Lee Hey Patrick, how's it? If your comment refers to my comment (not a "review," really) written about two years ago, about a book I half-read in fall 1993, that's cool. I doubt I've ever worried about "good coverage" on here - trying just to be true to mine self's good ol' subjectivity etc. Expectations of instant results when reading is a good topic to cover, and I'd say that if the language hooks engaged my most likely weed-wacked language sensitivity receptors at the time, I surely would have read to the surreal, creepy snow globe. However, alas. Admittedly, I'm definitely not one to finish books I've lost all interest in after 75-100 pages.

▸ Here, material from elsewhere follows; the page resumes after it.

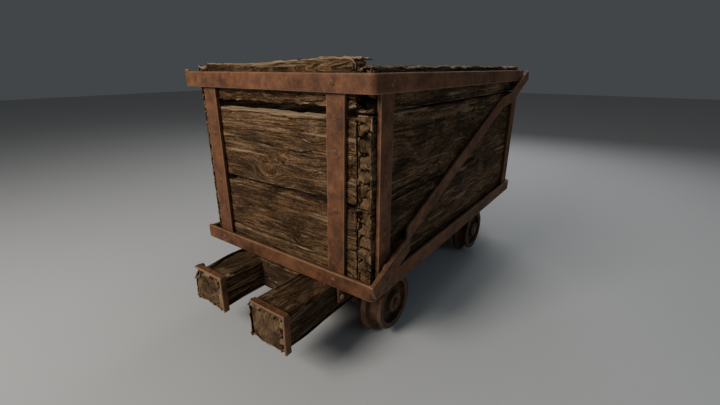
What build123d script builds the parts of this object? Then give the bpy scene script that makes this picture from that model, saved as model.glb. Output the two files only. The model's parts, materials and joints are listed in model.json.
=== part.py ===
from build123d import *
import os
from math import asin, atan, cos, sin

# A mine cart: a plank hopper held by two flat iron hoops, on two timber sole bars
# with two iron-wheeled axles. Millimetres, +Z up, front towards -Y. The origin is
# on the floor under the wheel flanges, midway between the axles.

# Layers of the body, outwards from the wood
iron_thickness = 13
plank_thickness = 52
wood_half_width = 384
wood_half_length = 687.5
body_middle = 63.5
hoop_half_width = wood_half_width + 2 * iron_thickness
hoop_half_length = wood_half_length + 2 * iron_thickness
hoop_corner_radius = 20

# Heights
base_height = 275
floor_thickness = 40
bottom_hoop_top = 329
top_hoop_bottom = 881
top_hoop_top = 933
wall_top = 954

# Lower and upper height of each plank, from the bottom up
plank_heights = {
    "front": [(base_height, 557), (560, 817), (840, 960)],
    "rear": [(base_height, 557), (560, 826), (832, 952)],
    "left": [(base_height, 556), (559, 826), (832, wall_top)],
    "right": [(base_height, 556), (559, 826), (832, wall_top)],
}
level_names = ["bottom", "middle", "top"]
# The split rim of the front wall: share of the half width, and height
broken_edge = [(0.96, 968), (0.75, 972), (0.3, 960)]
floor_board_count = 6
board_gap = 2
# Clearance left at the ends of planks, boards, tenons and screws
fit_gap = 1

# The lapped end of each hoop, past the front left corner: reach and extra height
hoop_laps = {"bottom_hoop": (9, 0), "top_hoop": (17, 8)}
lap_length = 60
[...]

What King is real good? The Stand? Firestarter? Cujo? I've been thinking it's time to try again after 16 years.

message 23: by Patrick (last edited Aug 01, 2009 07:05AM) (new) - rated it 5 stars

Patrick Thanks for your response. I would recommend you read The Mist in Skeleton Crew, and all his short stories. He really go for your jugular in these and it might give you time to get to used to his writings while taking his short stories in small doses. The novelette is very very scary, more scary than what the movie came up with. And the The Long Walk in his Bachman novels is one of the scariest dystopia horror I ever read. He really gave us the atmosphere of the Vietnam War, and I found it eerie, similiar to the so called Bush years of 2000 to 2008 in which we practically pissed our pants cheering on and worshipping those teenaged soldiers going to their death in Iraq. He really captured my imagination in that one, and that novelette really haunted me.